One of the dictionary definitions for epiphany is “a sudden, intuitive perception of or insight into the reality or essential meaning of something, usually initiated by some simple, homely, or commonplace occurrence or experience.” The ordinary nature of Jesus’s interactions in our story this morning offers another answer. As Michael Rogness points out, “This text tells how it works: the Christian faith is passed from person to person. That’s how it started with Jesus, and that’s how it’s been for two thousand-plus years.” Our faith is shared most powerfully in the common occurrences of our daily interactions with one another.
I came across a cartoon last week titled, “Breakfast at Epiphany’s.” The line drawing showed people saying things like, “These eggs are amazing,” “It’s a caffeine miracle,” and “I finally understand hash browns!” A sudden perception of essential meaning from a common place experience. Dr. King talked people into walking and sitting down at lunch counters and boycotting buses to awaken us to the reality of racial injustice and to call us to come and see what we could do. Our world has been changed far less by grand gestures or sweeping decrees coming from the top down, and much more by one friend turing to another and saying, “Come and see what I have found;” by one person turning to another and saying, “Come and share what I have;” or “Come, let’s walk together.” As evidenced in the Incarnation, love is not an ideal or a proposition; Love has hands and feet. The revelation of Love is in the flesh. No magic. Just people—how did the dictionary say it?—simple, homely, or commonplace folks changing the world. Maybe homely goes a bit too far, but you get the idea. We find our way to Jesus—to love and to faith—through one another.
And it is through one another that we find our way to hope and joy as well. We live in days where we are offered examples of religious extremism and fundamentalism from those who attacked the cartoonists in Paris to those who reigned down on Duke this week for saying they would broadcast the Muslim call to prayer once a week. When all we are doing is shouting “No” in the name of whatever faith we profess, we are doing damage. Again, look at Dr. King and those with whom he worked.
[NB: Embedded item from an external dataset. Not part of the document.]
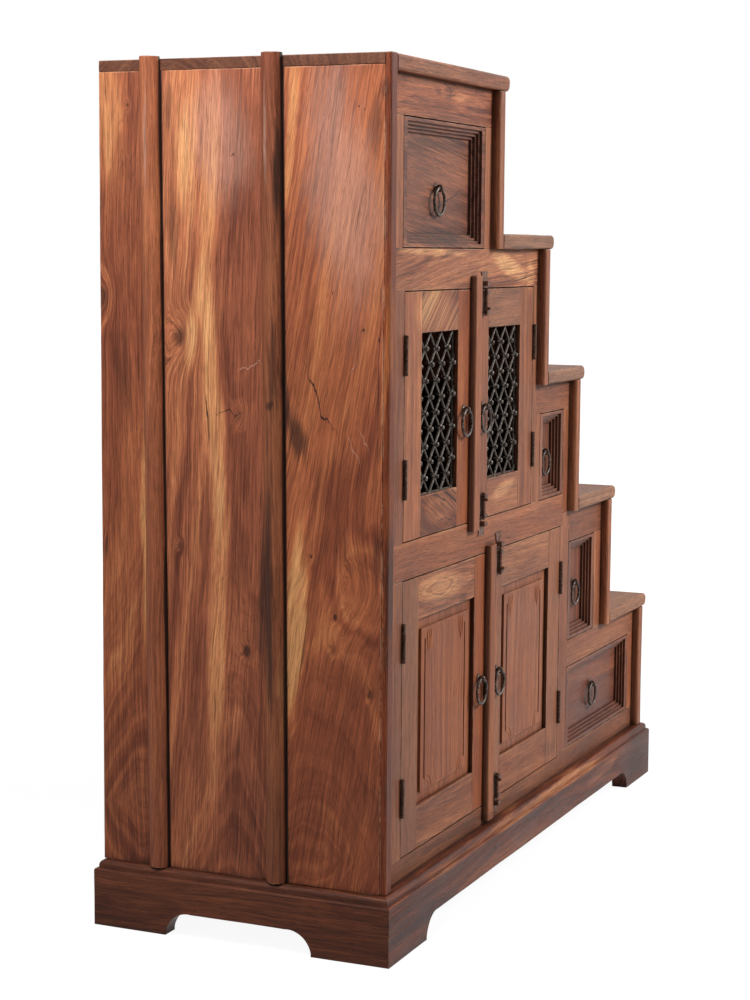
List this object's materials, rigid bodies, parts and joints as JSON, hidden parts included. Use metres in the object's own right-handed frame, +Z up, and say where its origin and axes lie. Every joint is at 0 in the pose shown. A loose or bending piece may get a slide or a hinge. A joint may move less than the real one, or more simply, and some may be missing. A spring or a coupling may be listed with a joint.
{
  "type": "stepped cabinet",
  "caption": "Stepped hardwood cabinet with cupboards behind hinged doors, iron lattice and ring pulls, drawers under descending treads, and a moulded bracket plinth.",
  "frame": {"origin": "bottom centre of the bounding box, on the floor", "axes": "+X towards the low end of the steps, +Y from the front to the back, +Z up"},
  "size_m": [1.406, 0.528, 1.404],
  "materials": {
    "carcass_wood": "satin wax",
    "front_wood": "satin wax",
    "panel_wood": "satin wax",
    "trim_wood": "satin wax",
    "plinth_wood": "satin wax",
    "inner_wood": "plain, unpolished",
    "iron": "blackened, waxed"
  },
  "bodies": {
    "carcass": {"plinth_front": "plinth_wood", "plinth_back": "plinth_wood", "plinth_left": "plinth_wood", "plinth_right": "plinth_wood", "base_blocks_and_bearers": "inner_wood", "bottom_board": "inner_wood", "side_boards": "carcass_wood", "side_battens": "trim_wood", "front_edging": "trim_wood", "top_slab": "carcass_wood", "treads": "carcass_wood", "risers": "carcass_wood", "partitions": "inner_wood", "inner_shelves": "inner_wood", "back_rails": "inner_wood", "back_boards": "inner_wood", "face_rails": "front_wood", "face_stiles": "front_wood", "drawer_runners": "inner_wood", "frame_hinges": "iron", "bolt_keepers": "iron"},
    "upper_left_door": {"upper_left_door_frame": "front_wood", "upper_left_grille": "iron", "upper_left_fittings": "iron"},
    "upper_left_ring_pull": {"upper_left_ring": "iron"},
    "upper_right_door": {"upper_right_door_frame": "front_wood", "upper_right_grille": "iron", "upper_right_fittings": "iron", "upper_cover_strip": "trim_wood"},
    "upper_right_ring_pull": {"upper_right_ring": "iron"},
    "upper_top_slide_bolt": {"upper_top_bolt": "iron"},
    "upper_bottom_slide_bolt": {"upper_bottom_bolt": "iron"},
    "lower_left_door": {"lower_left_door_frame": "front_wood", "lower_left_panel": "panel_wood", "lower_left_fittings": "iron"},
    "lower_left_ring_pull": {"lower_left_ring": "iron"},
    "lower_right_door": {"lower_right_door_frame": "front_wood", "lower_right_panel": "panel_wood", "lower_right_fittings": "iron", "lower_cover_strip": "trim_wood"},
    "lower_right_ring_pull": {"lower_right_ring": "iron"},
    "lower_top_slide_bolt": {"lower_top_bolt": "iron"},
    "lower_bottom_slide_bolt": {"lower_bottom_bolt": "iron"},
    "drawer_5": {"drawer_5_front": "front_wood", "drawer_5_box": "inner_wood", "drawer_5_eye": "iron"},
    "drawer_5_ring_pull": {"drawer_5_ring": "iron"},
    "drawer_3": {"drawer_3_front": "front_wood", "drawer_3_box": "inner_wood", "drawer_3_eye": "iron"},
    "drawer_3_ring_pull": {"drawer_3_ring": "iron"},
    "drawer_2": {"drawer_2_front": "front_wood", "drawer_2_box": "inner_wood", "drawer_2_eye": "iron"},
    "drawer_2_ring_pull": {"drawer_2_ring": "iron"},
    "drawer_1": {"drawer_1_front": "front_wood", "drawer_1_box": "inner_wood", "drawer_1_eye": "iron"},
    "drawer_1_ring_pull": {"drawer_1_ring": "iron"}
  },
  "joints": [
    {"name": "upper_left_door_hinge", "type": "hinge", "parent": "carcass", "child": "upper_left_door", "pos_m": [-0.59175, -0.2382, 0.6515], "axis": [0, 0, -1], "range_deg": [0, 95]},
    {"name": "upper_left_ring_swing", "type": "hinge", "parent": "upper_left_door", "child": "upper_left_ring_pull", "pos_m": [-0.3395, -0.242, 0.8435], "axis": [-1, 0, 0], "range_deg": [0, 90]},
    {"name": "upper_right_door_hinge", "type": "hinge", "parent": "carcass", "child": "upper_right_door", "pos_m": [0.00075, -0.2382, 0.6515], "axis": [0, 0, 1], "range_deg": [0, 95]},
    {"name": "upper_right_ring_swing", "type": "hinge", "parent": "upper_right_door", "child": "upper_right_ring_pull", "pos_m": [-0.2515, -0.242, 0.8435], "axis": [-1, 0, 0], "range_deg": [0, 90]},
    {"name": "upper_top_bolt_slide", "type": "slide", "parent": "upper_right_door", "child": "upper_top_slide_bolt", "axis": [0, 0, 1], "range_m": [0, 0.018]},
    {"name": "upper_bottom_bolt_slide", "type": "slide", "parent": "upper_right_door", "child": "upper_bottom_slide_bolt", "axis": [0, 0, -1], "range_m": [0, 0.018]},
    {"name": "lower_left_door_hinge", "type": "hinge", "parent": "carcass", "child": "lower_left_door", "pos_m": [-0.59175, -0.2382, 0.1435], "axis": [0, 0, -1], "range_deg": [0, 95]},
    {"name": "lower_left_ring_swing", "type": "hinge", "parent": "lower_left_door", "child": "lower_left_ring_pull", "pos_m": [-0.254, -0.242, 0.3735], "axis": [-1, 0, 0], "range_deg": [0, 90]},
    {"name": "lower_right_door_hinge", "type": "hinge", "parent": "carcass", "child": "lower_right_door", "pos_m": [0.17175, -0.2382, 0.1435], "axis": [0, 0, 1], "range_deg": [0, 95]},
    {"name": "lower_right_ring_swing", "type": "hinge", "parent": "lower_right_door", "child": "lower_right_ring_pull", "pos_m": [-0.166, -0.242, 0.3735], "axis": [-1, 0, 0], "range_deg": [0, 90]},
    {"name": "lower_top_bolt_slide", "type": "slide", "parent": "lower_right_door", "child": "lower_top_slide_bolt", "axis": [0, 0, 1], "range_m": [0, 0.018]},
    {"name": "lower_bottom_bolt_slide", "type": "slide", "parent": "lower_right_door", "child": "lower_bottom_slide_bolt", "axis": [0, 0, -1], "range_m": [0, 0.018]},
    {"name": "drawer_5_slide", "type": "slide", "parent": "carcass", "child": "drawer_5", "axis": [0, -1, 0], "range_m": [0, 0.3]},
    {"name": "drawer_5_ring_swing", "type": "hinge", "parent": "drawer_5", "child": "drawer_5_ring_pull", "pos_m": [-0.4275, -0.224, 1.2058], "axis": [-1, 0, 0], "range_deg": [0, 90]},
    {"name": "drawer_3_slide", "type": "slide", "parent": "carcass", "child": "drawer_3", "axis": [0, -1, 0], "range_m": [0, 0.3]},
    {"name": "drawer_3_ring_swing", "type": "hinge", "parent": "drawer_3", "child": "drawer_3_ring_pull", "pos_m": [0.1125, -0.224, 0.73575], "axis": [-1, 0, 0], "range_deg": [0, 90]},
    {"name": "drawer_2_slide", "type": "slide", "parent": "carcass", "child": "drawer_2", "axis": [0, -1, 0], "range_m": [0, 0.3]},
    {"name": "drawer_2_ring_swing", "type": "hinge", "parent": "drawer_2", "child": "drawer_2_ring_pull", "pos_m": [0.301, -0.224, 0.4636], "axis": [-1, 0, 0], "range_deg": [0, 90]},
    {"name": "drawer_1_slide", "type": "slide", "parent": "carcass", "child": "drawer_1", "axis": [0, -1, 0], "range_m": [0, 0.3]},
    {"name": "drawer_1_ring_swing", "type": "hinge", "parent": "drawer_1", "child": "drawer_1_ring_pull", "pos_m": [0.421, -0.224, 0.23955], "axis": [-1, 0, 0], "range_deg": [0, 90]}
  ],
  "couplings": [
    {"joint": "upper_left_door_hinge", "follows": "upper_right_door_hinge", "ratio": 1},
    {"joint": "lower_left_door_hinge", "follows": "lower_right_door_hinge", "ratio": 1}
  ]
}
They were saying no to the injustice they saw, but that was not their primary source of hope. Martin found hope in saying yes to justice, yes to relationship, yes to love, yes to faith, even yes to joy. They marched on Washington singing, “Yes”—we shall overcome. Our call to follow Jesus is a call to be living invitations, whether marching for justice or walking down the halls here in our building.
As living invitations, may we be mindful we are not inviting people to be right or proper or correct. We are inviting people into relationship—with us, with Christ. We are inviting people to hope and faith and joy. We are inviting people to the messy work of community, to living out the commitment of life together on all the levels we can see. We are inviting one another to courage, to persistance, to compassion, to patience. We are inviting people to remember we are all wonderfully and uniquely created in the image of God and worthy to be loved. We are inviting people to the wonder of God that lives in the commonplace experiences of life together in Christ. May we be living invitations in all we do and say. Amen.